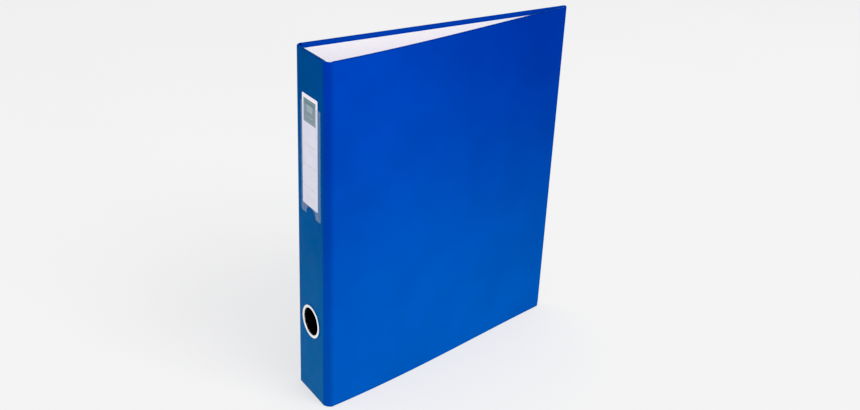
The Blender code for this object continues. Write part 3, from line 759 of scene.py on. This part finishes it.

==*==

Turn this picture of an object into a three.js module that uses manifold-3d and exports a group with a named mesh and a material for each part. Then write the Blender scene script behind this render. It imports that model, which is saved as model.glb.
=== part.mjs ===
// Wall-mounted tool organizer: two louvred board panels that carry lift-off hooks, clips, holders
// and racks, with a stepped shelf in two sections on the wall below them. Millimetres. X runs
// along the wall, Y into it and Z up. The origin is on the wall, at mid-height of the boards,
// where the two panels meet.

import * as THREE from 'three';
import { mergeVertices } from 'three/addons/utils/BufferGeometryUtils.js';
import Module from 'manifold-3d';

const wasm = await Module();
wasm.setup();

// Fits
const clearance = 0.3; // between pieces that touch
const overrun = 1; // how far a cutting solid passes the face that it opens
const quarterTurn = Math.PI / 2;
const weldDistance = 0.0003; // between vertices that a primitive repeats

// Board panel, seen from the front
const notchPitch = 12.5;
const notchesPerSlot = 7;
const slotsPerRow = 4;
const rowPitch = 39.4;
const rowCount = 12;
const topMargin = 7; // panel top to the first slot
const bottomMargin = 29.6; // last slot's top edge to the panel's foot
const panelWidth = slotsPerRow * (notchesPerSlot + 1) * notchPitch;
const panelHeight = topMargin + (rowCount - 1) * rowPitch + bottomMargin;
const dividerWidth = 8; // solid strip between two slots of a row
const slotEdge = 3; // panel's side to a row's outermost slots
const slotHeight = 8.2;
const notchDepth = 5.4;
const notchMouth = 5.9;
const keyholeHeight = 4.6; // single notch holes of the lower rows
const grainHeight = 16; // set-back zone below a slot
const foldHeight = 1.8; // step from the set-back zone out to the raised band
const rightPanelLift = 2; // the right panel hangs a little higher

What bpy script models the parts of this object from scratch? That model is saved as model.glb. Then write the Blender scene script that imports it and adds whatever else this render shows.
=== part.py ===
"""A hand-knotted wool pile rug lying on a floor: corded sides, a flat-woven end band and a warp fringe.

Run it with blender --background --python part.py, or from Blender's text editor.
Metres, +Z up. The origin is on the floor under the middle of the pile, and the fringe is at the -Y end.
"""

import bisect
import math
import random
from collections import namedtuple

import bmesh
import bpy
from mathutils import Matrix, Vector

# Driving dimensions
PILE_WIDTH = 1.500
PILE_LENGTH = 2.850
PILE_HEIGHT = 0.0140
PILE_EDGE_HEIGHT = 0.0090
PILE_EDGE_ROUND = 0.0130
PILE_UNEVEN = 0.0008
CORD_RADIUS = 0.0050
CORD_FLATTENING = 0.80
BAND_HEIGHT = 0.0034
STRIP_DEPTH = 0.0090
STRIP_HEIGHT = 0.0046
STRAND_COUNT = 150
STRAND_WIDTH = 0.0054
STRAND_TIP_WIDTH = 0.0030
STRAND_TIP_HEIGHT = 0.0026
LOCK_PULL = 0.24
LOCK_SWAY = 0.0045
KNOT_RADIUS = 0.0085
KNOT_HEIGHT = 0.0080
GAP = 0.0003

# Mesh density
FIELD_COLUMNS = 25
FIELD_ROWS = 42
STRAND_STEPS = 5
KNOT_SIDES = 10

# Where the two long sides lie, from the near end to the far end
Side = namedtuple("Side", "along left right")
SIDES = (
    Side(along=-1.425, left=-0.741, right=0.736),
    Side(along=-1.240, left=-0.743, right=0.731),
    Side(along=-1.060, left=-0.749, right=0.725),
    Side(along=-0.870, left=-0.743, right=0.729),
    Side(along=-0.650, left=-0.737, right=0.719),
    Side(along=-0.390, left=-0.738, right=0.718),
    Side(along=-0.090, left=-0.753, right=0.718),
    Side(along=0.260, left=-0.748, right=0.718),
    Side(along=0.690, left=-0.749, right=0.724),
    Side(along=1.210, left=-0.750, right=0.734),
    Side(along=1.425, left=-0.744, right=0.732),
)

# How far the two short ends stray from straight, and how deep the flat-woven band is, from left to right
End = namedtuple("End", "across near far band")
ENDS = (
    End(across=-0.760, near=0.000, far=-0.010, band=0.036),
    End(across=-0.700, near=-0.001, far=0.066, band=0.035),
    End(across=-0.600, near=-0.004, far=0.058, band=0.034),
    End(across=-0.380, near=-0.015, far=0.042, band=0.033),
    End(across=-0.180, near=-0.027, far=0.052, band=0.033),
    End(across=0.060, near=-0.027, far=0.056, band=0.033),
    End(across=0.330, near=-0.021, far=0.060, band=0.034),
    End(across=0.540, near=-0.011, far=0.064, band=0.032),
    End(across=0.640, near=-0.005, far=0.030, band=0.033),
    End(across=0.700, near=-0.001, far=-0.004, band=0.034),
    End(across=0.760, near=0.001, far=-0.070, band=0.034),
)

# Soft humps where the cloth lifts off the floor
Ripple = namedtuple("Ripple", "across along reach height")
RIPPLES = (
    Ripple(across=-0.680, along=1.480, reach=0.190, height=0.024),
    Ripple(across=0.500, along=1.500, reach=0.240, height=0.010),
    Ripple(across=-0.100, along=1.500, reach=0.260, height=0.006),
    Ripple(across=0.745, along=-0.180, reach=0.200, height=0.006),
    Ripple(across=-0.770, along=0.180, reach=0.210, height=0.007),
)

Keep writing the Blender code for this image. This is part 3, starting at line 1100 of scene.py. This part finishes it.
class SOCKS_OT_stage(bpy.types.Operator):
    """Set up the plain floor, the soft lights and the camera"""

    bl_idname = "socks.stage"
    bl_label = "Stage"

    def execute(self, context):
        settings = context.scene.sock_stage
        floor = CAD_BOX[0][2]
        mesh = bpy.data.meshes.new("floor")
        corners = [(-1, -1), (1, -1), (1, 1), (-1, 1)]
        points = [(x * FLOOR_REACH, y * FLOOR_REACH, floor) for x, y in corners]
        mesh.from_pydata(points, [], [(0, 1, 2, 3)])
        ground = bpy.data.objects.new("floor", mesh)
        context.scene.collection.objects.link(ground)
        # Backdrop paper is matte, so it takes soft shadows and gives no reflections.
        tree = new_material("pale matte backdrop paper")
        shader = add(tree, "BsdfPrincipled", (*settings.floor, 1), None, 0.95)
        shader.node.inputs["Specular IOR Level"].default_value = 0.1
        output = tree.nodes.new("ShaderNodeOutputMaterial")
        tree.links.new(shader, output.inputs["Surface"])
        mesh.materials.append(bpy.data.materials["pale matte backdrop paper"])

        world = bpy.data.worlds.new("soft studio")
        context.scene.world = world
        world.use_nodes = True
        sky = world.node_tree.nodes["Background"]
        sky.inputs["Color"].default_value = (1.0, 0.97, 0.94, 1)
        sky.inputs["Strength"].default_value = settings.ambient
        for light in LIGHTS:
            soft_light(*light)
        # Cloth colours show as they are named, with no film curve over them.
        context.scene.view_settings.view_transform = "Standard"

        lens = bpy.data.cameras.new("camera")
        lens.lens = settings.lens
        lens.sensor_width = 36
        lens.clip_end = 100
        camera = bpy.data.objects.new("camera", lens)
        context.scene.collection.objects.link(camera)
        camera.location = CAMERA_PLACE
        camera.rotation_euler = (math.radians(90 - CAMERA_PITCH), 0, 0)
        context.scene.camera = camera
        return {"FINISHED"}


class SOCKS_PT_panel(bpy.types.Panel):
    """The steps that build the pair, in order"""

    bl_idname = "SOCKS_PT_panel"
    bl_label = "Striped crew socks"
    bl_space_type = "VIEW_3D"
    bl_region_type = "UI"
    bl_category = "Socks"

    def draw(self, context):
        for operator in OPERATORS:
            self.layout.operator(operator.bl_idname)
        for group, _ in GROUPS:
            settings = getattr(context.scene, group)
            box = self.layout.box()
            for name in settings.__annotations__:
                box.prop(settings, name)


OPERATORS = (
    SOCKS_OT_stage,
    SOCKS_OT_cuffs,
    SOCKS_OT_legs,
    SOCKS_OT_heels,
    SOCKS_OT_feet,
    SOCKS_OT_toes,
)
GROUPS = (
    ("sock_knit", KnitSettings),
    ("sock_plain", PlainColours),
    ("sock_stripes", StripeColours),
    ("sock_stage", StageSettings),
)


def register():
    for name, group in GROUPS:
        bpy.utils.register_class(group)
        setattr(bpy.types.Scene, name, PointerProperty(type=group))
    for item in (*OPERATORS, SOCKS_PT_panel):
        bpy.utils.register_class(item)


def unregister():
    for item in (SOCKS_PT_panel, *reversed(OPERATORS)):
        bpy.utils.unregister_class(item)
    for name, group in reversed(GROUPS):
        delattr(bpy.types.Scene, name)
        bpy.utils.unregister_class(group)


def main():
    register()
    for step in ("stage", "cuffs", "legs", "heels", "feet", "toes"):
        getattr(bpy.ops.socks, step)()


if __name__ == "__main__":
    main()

==*==

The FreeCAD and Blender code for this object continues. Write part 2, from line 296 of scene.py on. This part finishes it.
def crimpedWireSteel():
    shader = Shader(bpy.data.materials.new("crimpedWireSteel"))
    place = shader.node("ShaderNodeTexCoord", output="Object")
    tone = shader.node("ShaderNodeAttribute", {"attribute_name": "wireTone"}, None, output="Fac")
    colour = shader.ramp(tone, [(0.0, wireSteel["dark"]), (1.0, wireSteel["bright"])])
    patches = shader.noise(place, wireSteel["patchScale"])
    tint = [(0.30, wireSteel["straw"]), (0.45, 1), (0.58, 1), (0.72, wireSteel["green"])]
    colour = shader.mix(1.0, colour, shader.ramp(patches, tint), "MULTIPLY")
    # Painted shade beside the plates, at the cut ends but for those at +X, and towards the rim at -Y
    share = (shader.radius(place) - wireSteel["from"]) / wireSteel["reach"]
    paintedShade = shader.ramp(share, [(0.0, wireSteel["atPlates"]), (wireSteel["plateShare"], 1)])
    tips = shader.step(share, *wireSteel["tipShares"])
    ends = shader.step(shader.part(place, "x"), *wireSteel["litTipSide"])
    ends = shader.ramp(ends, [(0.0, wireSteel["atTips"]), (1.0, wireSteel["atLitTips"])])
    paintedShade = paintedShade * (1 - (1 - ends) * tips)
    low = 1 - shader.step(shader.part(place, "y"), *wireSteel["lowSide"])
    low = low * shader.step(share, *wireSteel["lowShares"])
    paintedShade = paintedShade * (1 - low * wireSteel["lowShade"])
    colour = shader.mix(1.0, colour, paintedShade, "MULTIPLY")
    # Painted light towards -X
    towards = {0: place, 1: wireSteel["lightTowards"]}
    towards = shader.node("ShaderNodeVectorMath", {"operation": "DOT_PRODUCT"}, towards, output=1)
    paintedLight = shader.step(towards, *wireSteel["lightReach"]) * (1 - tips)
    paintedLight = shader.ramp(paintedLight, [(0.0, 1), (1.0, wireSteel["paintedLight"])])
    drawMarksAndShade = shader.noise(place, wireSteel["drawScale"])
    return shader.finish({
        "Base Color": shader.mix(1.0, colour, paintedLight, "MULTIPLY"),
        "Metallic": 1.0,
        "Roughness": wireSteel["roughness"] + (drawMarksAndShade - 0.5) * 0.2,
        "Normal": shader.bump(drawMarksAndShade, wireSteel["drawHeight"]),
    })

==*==

Aim:
Count the lines that hold the string "into" and state that number alone.

Result below:
2